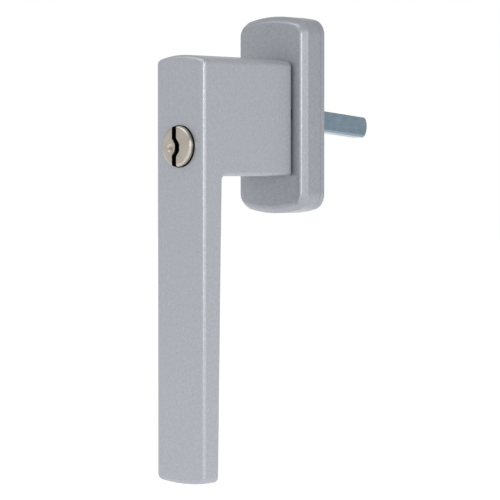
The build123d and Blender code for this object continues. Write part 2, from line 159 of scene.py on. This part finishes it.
def plated_plug(name, colour, dark, face, axis_height, rim_radius):
    """Satin nickel, with painted shade in the keyway and on the side of the flange.

    face is the plug's front in Y, axis_height its axis in Z. Within rim_radius
    of the axis the painted shade starts just behind the face, and outside it lower down.
    """
    material = brushed_metal(name, colour, 0.30, 900, (6.0, 1.0, 0.25), 0.05)
    tree = material.node_tree
    shader = tree.nodes["Principled BSDF"]
    bright = shader.inputs["Base Color"].links[0].from_socket
    place = tree.nodes.new("ShaderNodeTexCoord")
    split = tree.nodes.new("ShaderNodeSeparateXYZ")
    tree.links.new(place.outputs["Object"], split.inputs["Vector"])
    across_axis = tree.nodes.new("ShaderNodeVectorMath")
    across_axis.operation = "MULTIPLY_ADD"
    across_axis.inputs[1].default_value = (1.0, 0.0, 1.0)
    across_axis.inputs[2].default_value = (0.0, 0.0, -axis_height)
    tree.links.new(place.outputs["Object"], across_axis.inputs[0])
    radius = tree.nodes.new("ShaderNodeVectorMath")
    radius.operation = "LENGTH"
    tree.links.new(across_axis.outputs["Vector"], radius.inputs[0])
    depth = split.outputs["Y"]
    # Painted shade: the nickel goes near-black deeper in the keyway and on the flange's side wall,
    # where shade falls
    keyway_shade_amount = span(tree, depth, face + keyway_shade_start, face + keyway_shade_full, 0.0, 1.0)
    side_shade_amount = span(tree, depth, face + side_shade_start, face + side_shade_full, 0.0, 1.0)
    rim_outside = rim_radius + rim_blend
    outside = span(tree, radius.outputs["Value"], rim_radius, rim_outside, 0.0, 1.0)
    where = tree.nodes.new("ShaderNodeMix")
    tree.links.new(outside, where.inputs["Factor"])
    tree.links.new(keyway_shade_amount, where.inputs["A"])
    tree.links.new(side_shade_amount, where.inputs["B"])
    mix = tree.nodes.new("ShaderNodeMix")
    mix.data_type = "RGBA"
    mix.inputs["B"].default_value = (*dark, 1.0)
    tree.links.new(where.outputs["Result"], mix.inputs["Factor"])
    tree.links.new(bright, mix.inputs["A"])
    tree.links.new(mix.outputs["Result"], shader.inputs["Base Color"])
    return material


def moulded_nylon(name, colour):
    """Natural nylon with a fine spark texture."""
    material, tree, shader = new_material(name)
    grain = noise(tree, 3000, detail=2.0)
    stops = [(0.3, shade(colour, 0.94)), (0.7, shade(colour, 1.04))]
    tree.links.new(ramp(tree, grain, stops), shader.inputs["Base Color"])
    shader.inputs["Roughness"].default_value = 0.5
    bump(tree, shader, grain, 0.00002, 0.4)
    return material


plug_low, plug_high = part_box("lock_plug")
plug_front = plug_low.y
plug_axis = (plug_low.z + plug_high.z) / 2
plug_rim_radius = 0.00645

# Depths behind the plug's face where its painted shade starts and is full
keyway_shade_start = 0.0002
keyway_shade_full = 0.0006
side_shade_start = 0.0009
side_shade_full = 0.0017
rim_blend = 0.00015

lever_paint = silver_paint("silver_paint_lever", (0.405, 0.420, 0.450))
rosette_paint = silver_paint("silver_paint_rosette", (0.340, 0.354, 0.382))
finishes = {
    "nickel_plate": plated_plug(
        "nickel_plate",
        (0.52, 0.475, 0.42),
        # near-black colour of the painted shade in the keyway and on the flange side
        (0.014, 0.012, 0.010),
        plug_front,
        plug_axis,
        plug_rim_radius,
    ),
    "blue_zinc": brushed_metal(
        "blue_zinc", (0.24, 0.315, 0.375), 0.26, 1500, (6.0, 0.2, 1.0), 0.07
    ),
    "zinc_plated_steel": brushed_metal(
        "zinc_plated_steel", (0.58, 0.60, 0.62), 0.34, 1500, (1.0, 0.3, 1.0)
    ),
    "spring_steel": brushed_metal(
        "spring_steel", (0.26, 0.26, 0.27), 0.38, 1800, (0.3, 1.0, 1.0)
    ),
    "brass": brushed_metal("brass", (0.70, 0.52, 0.24), 0.32, 1600, (1.0, 4.0, 1.0)),
    "nylon": moulded_nylon("nylon", (0.78, 0.77, 0.72)),
}
rosette_nodes = ("rosette_cover", "base_plate")

for subpart in frame["record"]["subparts"]:
    node = subpart["node"]
    slot = subpart["material_slot"]
    if slot == "silver_paint":
        finish = rosette_paint if node in rosette_nodes else lever_paint
    else:
        finish = finishes[slot]
    for material_slot in frame["nodes"][node].material_slots:
        material_slot.material = finish


# Studio -----------------------------------------------------------------------

floor_drop = 0.12
floor_height = cad_box[0][2] - floor_drop
floor_half = 6.0
floor_mesh = bpy.data.meshes.new("floor")
floor_mesh.from_pydata(
    [
        (-floor_half, -floor_half, floor_height),
        (floor_half, -floor_half, floor_height),
        (floor_half, floor_half, floor_height),
        (-floor_half, floor_half, floor_height),
    ],
    [],
    [(0, 1, 2, 3)],
)
floor = bpy.data.objects.new("floor", floor_mesh)
bpy.context.scene.collection.objects.link(floor)
floor_material, floor_tree, floor_shader = new_material("floor_white")
floor_grain = noise(floor_tree, 40, detail=2.0)
floor_stops = [(0.3, (0.44, 0.44, 0.44)), (0.7, (0.46, 0.46, 0.46))]
floor_tree.links.new(ramp(floor_tree, floor_grain, floor_stops), floor_shader.inputs["Base Color"])
floor_shader.inputs["Roughness"].default_value = 0.9
floor_shader.inputs["Emission Color"].default_value = (1.0, 1.0, 1.0, 1.0)
floor_shader.inputs["Emission Strength"].default_value = 0.75
floor_mesh.materials.append(floor_material)

bpy.context.scene.view_settings.view_transform = "Standard"

world = bpy.data.worlds.new("studio")
world.use_nodes = True
bpy.context.scene.world = world
world_tree = world.node_tree
seen = world_tree.nodes["Background"]
seen.inputs["Color"].default_value = (1.0, 1.0, 1.0, 1.0)
seen.inputs["Strength"].default_value = 1.0
lighting = world_tree.nodes.new("ShaderNodeBackground")
lighting.inputs["Color"].default_value = (0.97, 0.985, 1.0, 1.0)
lighting.inputs["Strength"].default_value = 0.68
rays = world_tree.nodes.new("ShaderNodeLightPath")
either = world_tree.nodes.new("ShaderNodeMixShader")
world_output = world_tree.nodes["World Output"]
world_tree.links.new(rays.outputs["Is Camera Ray"], either.inputs["Fac"])
world_tree.links.new(lighting.outputs["Background"], either.inputs[1])
world_tree.links.new(seen.outputs["Background"], either.inputs[2])
world_tree.links.new(either.outputs["Shader"], world_output.inputs["Surface"])

middle = Vector((0.0, -0.03, -0.05))


def soft_light(name, azimuth, elevation, distance, size, power):
    """Square area light that faces the object. Azimuth 0 is in front, 90 to the right."""
    turn = math.radians(azimuth)
    rise = math.radians(elevation)
    across = math.cos(rise)
    away = Vector((math.sin(turn) * across, -math.cos(turn) * across, math.sin(rise)))
    data = bpy.data.lights.new(name, "AREA")
    data.shape = "SQUARE"
    data.size = size
    data.energy = power
    light = bpy.data.objects.new(name, data)
    light.location = middle + away * distance
    light.rotation_euler = away.to_track_quat("Z", "Y").to_euler()
    bpy.context.scene.collection.objects.link(light)


soft_light("key_front_left", -32, 45, 1.2, 0.7, 2.0)
soft_light("edge_near_camera", 50, 10, 1.3, 0.28, 3.2)
soft_light("side_right", 95, 15, 1.2, 0.7, 1.9)
soft_light("overhead", 10, 60, 1.3, 0.7, 1.8)


# Camera -----------------------------------------------------------------------

camera_azimuth = math.radians(43.0)
camera_distance = 0.850
camera_height = -0.0215
camera_lens = 177.7
look_right = -math.tan(math.radians(0.944))
look_up = -math.tan(math.radians(1.671))

forward = Vector((-math.sin(camera_azimuth), math.cos(camera_azimuth), 0.0))
rightward = Vector((math.cos(camera_azimuth), math.sin(camera_azimuth), 0.0))
look = forward + rightward * look_right + Vector((0.0, 0.0, look_up))

camera_data = bpy.data.cameras.new("camera")
camera_data.sensor_width = 36.0
camera_data.lens = camera_lens
camera_data.clip_start = 0.01
camera_data.clip_end = 50.0
camera = bpy.data.objects.new("camera", camera_data)
camera.location = forward * -camera_distance + Vector((0.0, 0.0, camera_height))
camera.rotation_euler = (-look).to_track_quat("Z", "Y").to_euler()
bpy.context.scene.collection.objects.link(camera)
bpy.context.scene.camera = camera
----------------
• [What to work on]
The required output is the exact run of lines from the beginning of the listing above to the line that contains "of the flange.", inclusive of both.

• [Exercise solution]
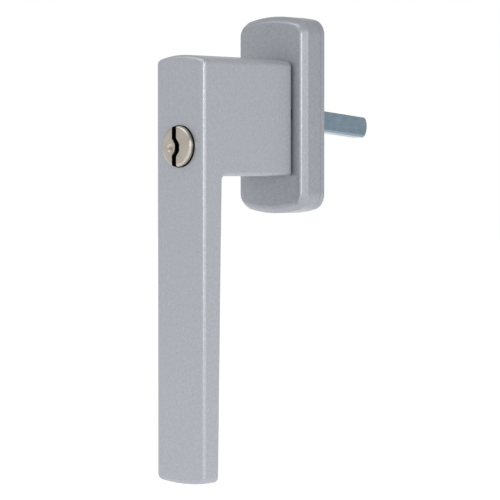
The build123d and Blender code for this object continues. Write part 2, from line 159 of scene.py on. This part finishes it.
def plated_plug(name, colour, dark, face, axis_height, rim_radius):
    """Satin nickel, with painted shade in the keyway and on the side of the flange.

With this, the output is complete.